## WORKING DATA

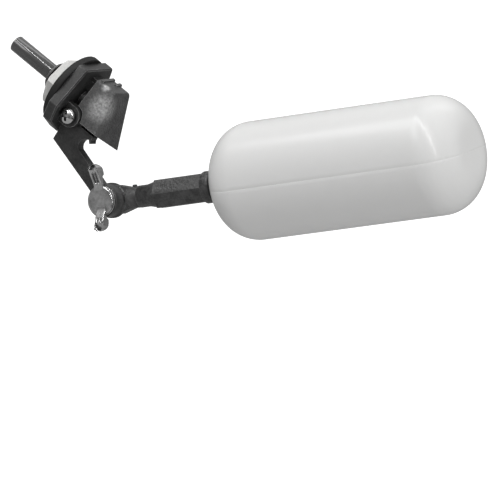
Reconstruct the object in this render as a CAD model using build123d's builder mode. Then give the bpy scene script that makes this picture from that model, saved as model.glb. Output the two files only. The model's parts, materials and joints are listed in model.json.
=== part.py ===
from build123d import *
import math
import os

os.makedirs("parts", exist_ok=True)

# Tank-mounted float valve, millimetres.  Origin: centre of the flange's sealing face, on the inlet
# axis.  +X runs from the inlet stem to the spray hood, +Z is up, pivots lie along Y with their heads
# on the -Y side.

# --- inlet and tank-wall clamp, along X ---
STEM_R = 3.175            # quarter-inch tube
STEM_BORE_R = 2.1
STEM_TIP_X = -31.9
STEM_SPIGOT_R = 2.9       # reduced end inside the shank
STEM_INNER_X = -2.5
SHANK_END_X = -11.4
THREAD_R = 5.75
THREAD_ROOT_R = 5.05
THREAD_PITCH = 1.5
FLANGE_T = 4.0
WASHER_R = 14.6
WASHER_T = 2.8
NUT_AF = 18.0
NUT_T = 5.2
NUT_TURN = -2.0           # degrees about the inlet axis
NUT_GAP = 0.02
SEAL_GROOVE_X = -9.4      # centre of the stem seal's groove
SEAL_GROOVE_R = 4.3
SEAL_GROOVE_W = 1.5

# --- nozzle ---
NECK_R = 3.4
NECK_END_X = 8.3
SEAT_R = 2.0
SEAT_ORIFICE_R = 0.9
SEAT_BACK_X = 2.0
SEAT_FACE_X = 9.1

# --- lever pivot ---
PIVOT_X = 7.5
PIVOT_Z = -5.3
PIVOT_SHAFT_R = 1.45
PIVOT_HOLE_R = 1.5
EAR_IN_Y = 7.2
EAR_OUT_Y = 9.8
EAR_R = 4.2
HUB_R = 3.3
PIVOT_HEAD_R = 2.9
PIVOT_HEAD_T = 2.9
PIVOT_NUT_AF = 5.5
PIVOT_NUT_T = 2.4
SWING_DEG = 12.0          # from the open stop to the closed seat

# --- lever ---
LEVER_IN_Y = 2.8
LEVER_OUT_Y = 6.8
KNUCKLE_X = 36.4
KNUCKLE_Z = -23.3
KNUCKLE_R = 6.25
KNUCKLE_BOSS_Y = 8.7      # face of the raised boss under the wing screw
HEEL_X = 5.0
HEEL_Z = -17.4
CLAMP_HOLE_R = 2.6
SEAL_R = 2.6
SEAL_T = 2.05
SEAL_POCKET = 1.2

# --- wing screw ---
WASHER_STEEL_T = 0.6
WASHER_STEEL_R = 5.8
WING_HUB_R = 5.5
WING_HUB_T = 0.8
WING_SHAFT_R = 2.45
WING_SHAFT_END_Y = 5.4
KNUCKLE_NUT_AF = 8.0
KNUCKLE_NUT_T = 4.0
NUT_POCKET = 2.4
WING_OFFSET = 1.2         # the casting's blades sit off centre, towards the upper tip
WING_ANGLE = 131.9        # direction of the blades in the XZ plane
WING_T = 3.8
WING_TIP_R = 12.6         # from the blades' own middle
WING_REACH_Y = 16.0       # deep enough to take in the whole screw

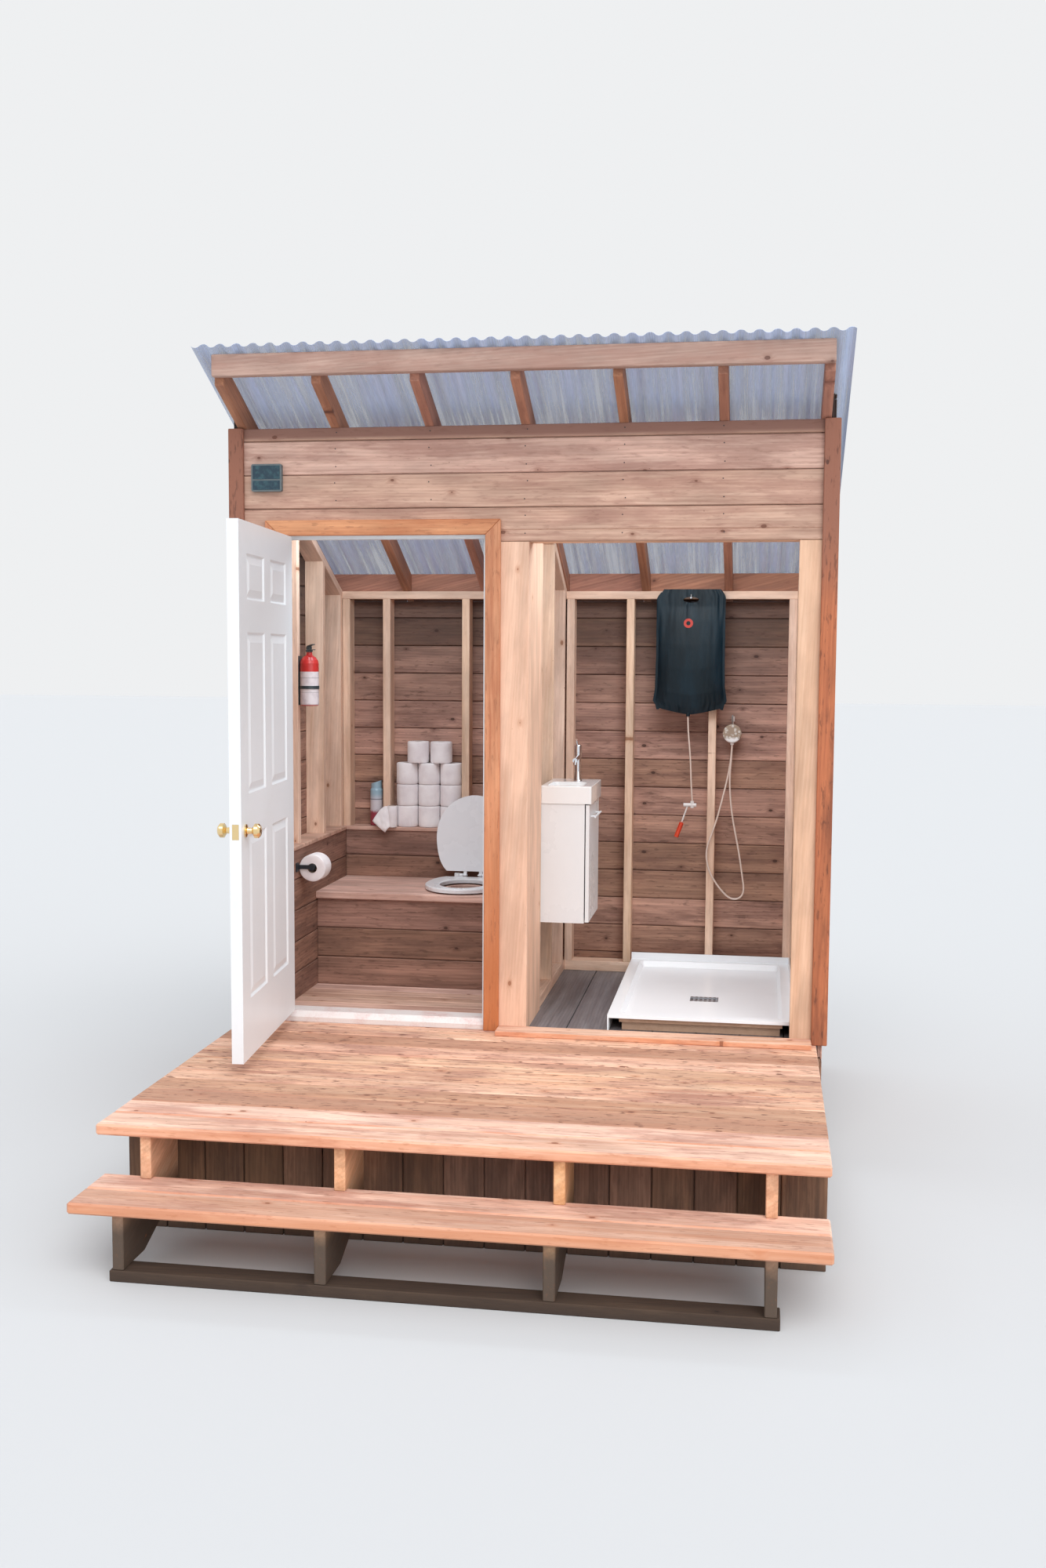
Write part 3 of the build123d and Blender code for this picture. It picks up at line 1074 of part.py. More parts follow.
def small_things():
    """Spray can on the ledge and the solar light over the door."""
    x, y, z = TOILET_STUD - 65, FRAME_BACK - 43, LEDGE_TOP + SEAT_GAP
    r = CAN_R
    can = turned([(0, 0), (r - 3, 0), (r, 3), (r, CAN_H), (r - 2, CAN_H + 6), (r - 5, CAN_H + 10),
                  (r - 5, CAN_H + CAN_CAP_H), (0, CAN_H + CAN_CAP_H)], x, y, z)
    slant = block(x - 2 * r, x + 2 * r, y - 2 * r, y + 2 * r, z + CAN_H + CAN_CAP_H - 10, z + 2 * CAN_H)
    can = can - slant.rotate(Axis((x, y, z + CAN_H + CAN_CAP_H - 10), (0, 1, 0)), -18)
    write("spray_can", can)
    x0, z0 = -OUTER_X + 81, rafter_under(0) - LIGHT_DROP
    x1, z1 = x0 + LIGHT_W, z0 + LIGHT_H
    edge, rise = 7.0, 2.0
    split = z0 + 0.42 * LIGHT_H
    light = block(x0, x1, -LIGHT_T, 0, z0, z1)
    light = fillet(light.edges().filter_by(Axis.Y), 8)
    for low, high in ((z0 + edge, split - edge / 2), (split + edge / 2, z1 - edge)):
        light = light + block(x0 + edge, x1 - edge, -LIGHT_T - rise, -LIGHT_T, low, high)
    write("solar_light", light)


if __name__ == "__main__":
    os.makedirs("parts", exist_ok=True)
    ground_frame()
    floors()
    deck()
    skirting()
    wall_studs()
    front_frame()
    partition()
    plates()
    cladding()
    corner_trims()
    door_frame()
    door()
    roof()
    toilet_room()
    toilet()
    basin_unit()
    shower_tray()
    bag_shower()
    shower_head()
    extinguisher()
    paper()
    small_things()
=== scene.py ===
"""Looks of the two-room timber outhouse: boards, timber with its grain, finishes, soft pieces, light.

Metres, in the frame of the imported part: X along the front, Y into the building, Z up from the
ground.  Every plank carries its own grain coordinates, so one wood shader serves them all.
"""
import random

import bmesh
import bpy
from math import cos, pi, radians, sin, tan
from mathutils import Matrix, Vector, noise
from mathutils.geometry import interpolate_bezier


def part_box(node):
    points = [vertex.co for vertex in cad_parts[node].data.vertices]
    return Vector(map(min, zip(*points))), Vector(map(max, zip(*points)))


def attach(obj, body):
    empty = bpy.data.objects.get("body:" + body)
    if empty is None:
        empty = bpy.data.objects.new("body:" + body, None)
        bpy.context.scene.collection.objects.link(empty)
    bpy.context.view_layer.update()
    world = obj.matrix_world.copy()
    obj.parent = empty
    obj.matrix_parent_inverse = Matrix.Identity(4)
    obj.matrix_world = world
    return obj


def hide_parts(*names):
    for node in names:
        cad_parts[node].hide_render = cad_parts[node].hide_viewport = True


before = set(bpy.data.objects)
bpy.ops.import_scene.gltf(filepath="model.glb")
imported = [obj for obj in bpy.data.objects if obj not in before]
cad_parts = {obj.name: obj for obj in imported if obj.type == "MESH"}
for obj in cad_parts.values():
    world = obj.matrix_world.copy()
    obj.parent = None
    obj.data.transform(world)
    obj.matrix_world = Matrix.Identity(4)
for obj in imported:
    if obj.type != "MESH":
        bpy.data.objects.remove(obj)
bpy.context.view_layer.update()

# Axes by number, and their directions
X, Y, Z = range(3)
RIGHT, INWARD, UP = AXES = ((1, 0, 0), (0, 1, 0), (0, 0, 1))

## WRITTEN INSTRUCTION
Begin with the line that has "basin_unit()" in the listing above and end after the line that has "obj.matrix_world = Matrix.Identity(4)"; output those lines exactly.

## THE RESPONSE
    basin_unit()
    shower_tray()
    bag_shower()
    shower_head()
    extinguisher()
    paper()
    small_things()
=== scene.py ===
"""Looks of the two-room timber outhouse: boards, timber with its grain, finishes, soft pieces, light.

Metres, in the frame of the imported part: X along the front, Y into the building, Z up from the
ground.  Every plank carries its own grain coordinates, so one wood shader serves them all.
"""
import random

import bmesh
import bpy
from math import cos, pi, radians, sin, tan
from mathutils import Matrix, Vector, noise
from mathutils.geometry import interpolate_bezier


def part_box(node):
    points = [vertex.co for vertex in cad_parts[node].data.vertices]
    return Vector(map(min, zip(*points))), Vector(map(max, zip(*points)))


def attach(obj, body):
    empty = bpy.data.objects.get("body:" + body)
    if empty is None:
        empty = bpy.data.objects.new("body:" + body, None)
        bpy.context.scene.collection.objects.link(empty)
    bpy.context.view_layer.update()
    world = obj.matrix_world.copy()
    obj.parent = empty
    obj.matrix_parent_inverse = Matrix.Identity(4)
    obj.matrix_world = world
    return obj


def hide_parts(*names):
    for node in names:
        cad_parts[node].hide_render = cad_parts[node].hide_viewport = True


before = set(bpy.data.objects)
bpy.ops.import_scene.gltf(filepath="model.glb")
imported = [obj for obj in bpy.data.objects if obj not in before]
cad_parts = {obj.name: obj for obj in imported if obj.type == "MESH"}
for obj in cad_parts.values():
    world = obj.matrix_world.copy()
    obj.parent = None
    obj.data.transform(world)
    obj.matrix_world = Matrix.Identity(4)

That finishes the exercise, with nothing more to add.